In the United States, the idea of moving people out of floodplains was unthinkable in the past. Government policy was to control rivers and waves so people could live next to them if they wanted. But now, the relocation of property from floodplains and restrictions on real estate development in them is getting serious consideration by the federal government and many at-risk communities. One U.S. government study found that every dollar spent to move at-risk homes would save $6.50 in disaster costs.

Rising costs

The conflict between growing populations and extreme weather will greatly strain government spending. The World Resources Institute (WRI) estimates 147 million people annually will suffer from substantial coastal and river floods worldwide by 2030, double the number in 2010. Economic damages along coasts and rivers will grow to $700 billion annually by 2030, WRI says.

That spending will take resources away from other critical objectives, like meeting the UN's sustainable development goals or funding the world's transition to clean energy.

"Managed retreat" as it's called in the U.S., won't be practical or possible everywhere, but it should become the first-choice option in flood-prone places. It is the safest, most permanent, and least expensive strategy for disaster avoidance.
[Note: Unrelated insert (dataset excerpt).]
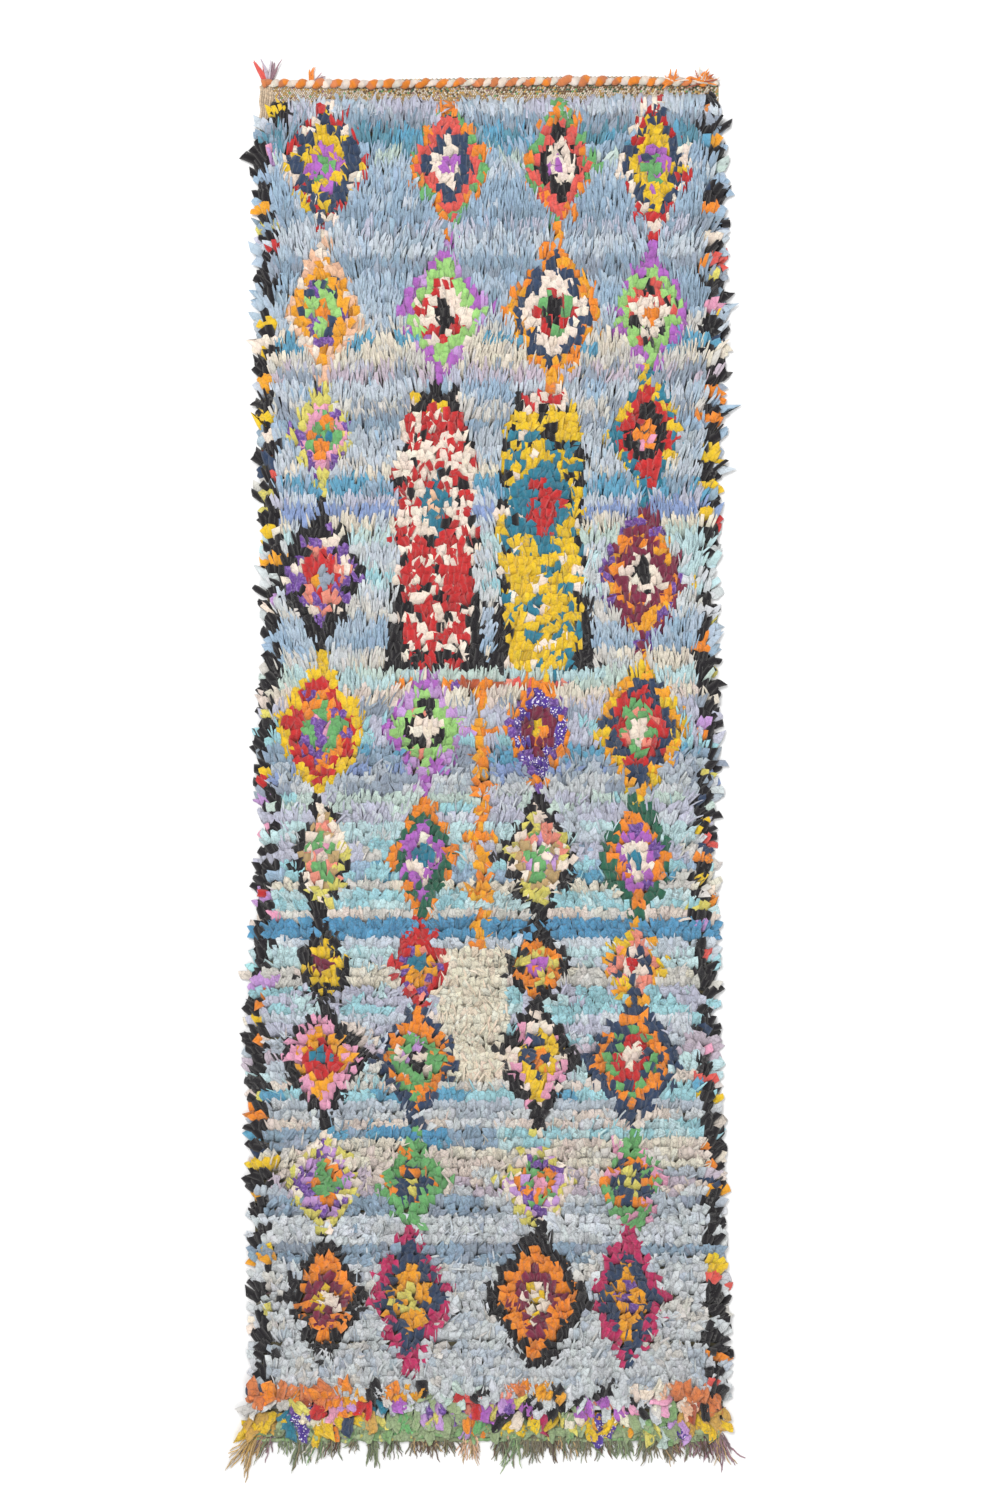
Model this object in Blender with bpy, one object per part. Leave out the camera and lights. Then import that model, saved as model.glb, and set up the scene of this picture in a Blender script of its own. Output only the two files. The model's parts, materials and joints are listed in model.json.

Where it can't be done, cities should focus on restoring ecosystems like mangroves, barrier islands, marshes, wetlands, and reefs and replacing impermeable with permeable surfaces (China calls this "sponge cities"). Urban forestry, revegetation, watershed restoration, and "do no harm" agreements with neighboring cities can help, too.

It should go without saying that adapting to floods cannot replace efforts to stop polluting the atmosphere with greenhouse gases. Climate change can make more areas of the planet literally uninhabitable for all species, including ours.

However, the message here is this: The structures we built in the past to control rivers and waves are increasingly likely to fail, causing much worse death and destruction than if they never existed. The best way to avoid flood catastrophes is to move people out of harm's way while preventing more from moving in.